1. $p_d(\alpha) \geq 0$ for all $\alpha$
2. $p_d(-\pi/2) = p_d(\pi/2) = 0$ and
3. $p_d$ minimizes the Kullback-Leibler divergence $\mathrm{KL}(p, p_d)$ among all such trigonometric polynomials of degree $d$.

The first three approximations are:

1. $p_1(\alpha) \approx 0.693 + 0.693\cos(2\alpha)$
2. $p_2(\alpha) \approx 0.693+0.912 \cos(2 \alpha)+0.219 \cos(4 \alpha)$
3. $p_3(\alpha) \approx 0.693+0.969 \cos(2 \alpha)+0.425 \cos(4 \alpha)+0.149 \cos(6 \alpha)$

Their graphs are shown below. Note that the peak around $\alpha=0$ gets more pronounced with an increasing degree. Also $p_2$ turns out to be very close (up to a scalar multiple) to $\cos^4(\alpha)$ which is easier to remember and could be used as an alternative approximation.

Here is a plot of $p_3$ together with the actual distribution $p$.

Instead of the actual distribution $p$ for mutual information we can use any of the approximations $p_d$ to compute the approximate mutual information

$\displaystyle{I_d(f) = \int_{[0,1]^2} p_d(\alpha) \, \mathrm{d}V}$.

Moreover this value can be computed efficiently for every image offset of the reference image $f_1$ as a cross-correlation of  vector fields as we will see now. Identify $\mathbb{R}^2$ with the complex plane $\mathbb{C}$. The inner product on $\mathbb{R}^2$ translates to complex numbers as

$\displaystyle{\langle z, w \rangle = \mathrm{Re}(z \overline{w})}$.

Write the gradients of $f_1$ and $f_2$ normalized to length one as complex fields $z_1$ and $z_2$ (so $\lvert z_1 \rvert = \lvert z_2 \rvert = 1$). Then for the angle $\alpha$ between these gradients and any integer $k$ we have

$\displaystyle{\cos(k\alpha) = \langle z_1^k, z_2^k \rangle}$.

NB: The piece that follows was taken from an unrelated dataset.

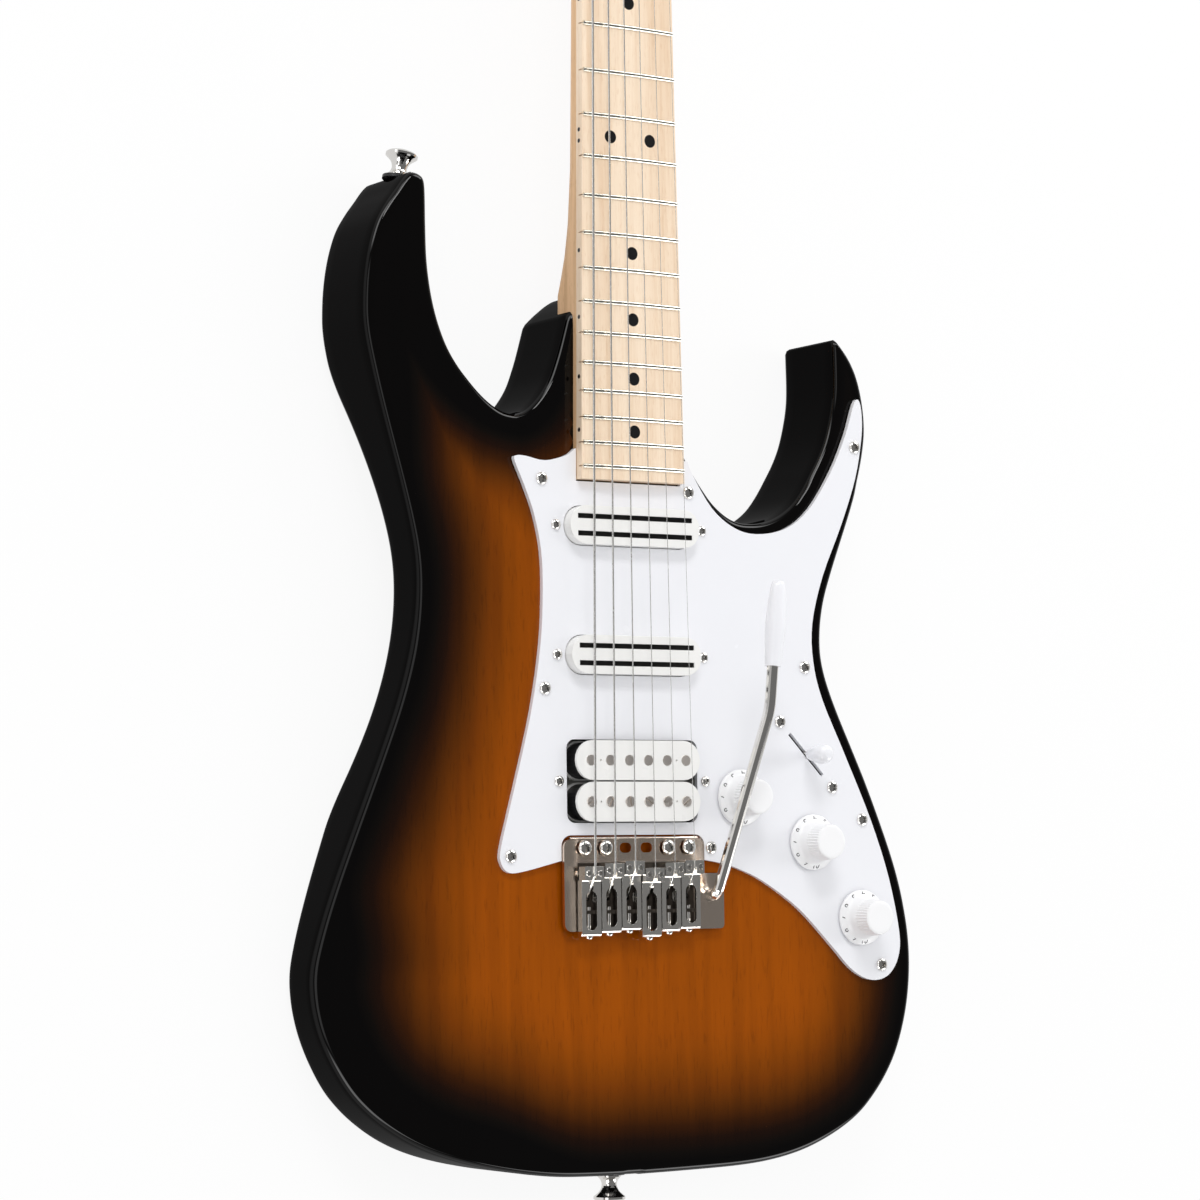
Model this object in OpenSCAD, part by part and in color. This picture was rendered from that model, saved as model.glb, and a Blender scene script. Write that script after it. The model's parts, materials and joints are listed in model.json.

This shows that every term in $I_d(f)$ is a cross-correlation between two fields ($z_1^k$ and $z_2^k$) and hence can be computed efficiently using FFT. Since for the reference image everything can be pre-computed the approximate mutual information $I_d(f)$ can be computed with $2d+1$ real FFT computations: two per term $\cos(2k \, \alpha)$ for $k=1 \ldots d$ to compute its spectrum and one reverse transform to compute the cross-correlation from a linear combination of all these spectra.

As a bonus this method can be used without any modification to locate only a part of the reference image $f_1$ in $f_2$: Simply mask out the part of $f_1$ to be ignored by setting its normalized gradient field $z_1$ to zero there. This works because the fields are normalized and are not affected by local variations in gain and offset when the masked reference image is matched with $f_2$. (In contrast, such variations make this simple masking scheme useless for an ordinary cross-correlatin approach.)

A final remark about how, as mentioned in the beginning of this post, error terms can be introduced in mutual information to get rid of the $\log$ singularity at $\alpha = 0$. If the Jacobian appearing in the definition of mutual information is distorted by adding a Gaussian error term then mutual information is changed to

$\displaystyle{I(t; f) = \int_{[0,1]^2} -\tfrac12 \log(\sin^2(\alpha) + t^2 \cos^2(\alpha)) \, \mathrm{d}V}$

where $t \in [0, 1]$ is an error ratio. Note that for $t=0$ we regain the original mutual information while for the other extreme $t=1$ we have $I(1; f) = 0$. Note that for $t > 0$ the singularity at $\alpha=0$ is resolved. For those who want to explore further in this direction I leave you with the remark that

$\displaystyle{\int_{-\pi/2}^{\pi/2} -\tfrac12 \log(\sin^2(\alpha) + t^2 \cos^2(\alpha)) \, \mathrm{d}\alpha = -\pi \log \left( \frac{t+1}2 \right)}$

which helps in treating the integrand as a probability density in the angle $\alpha$.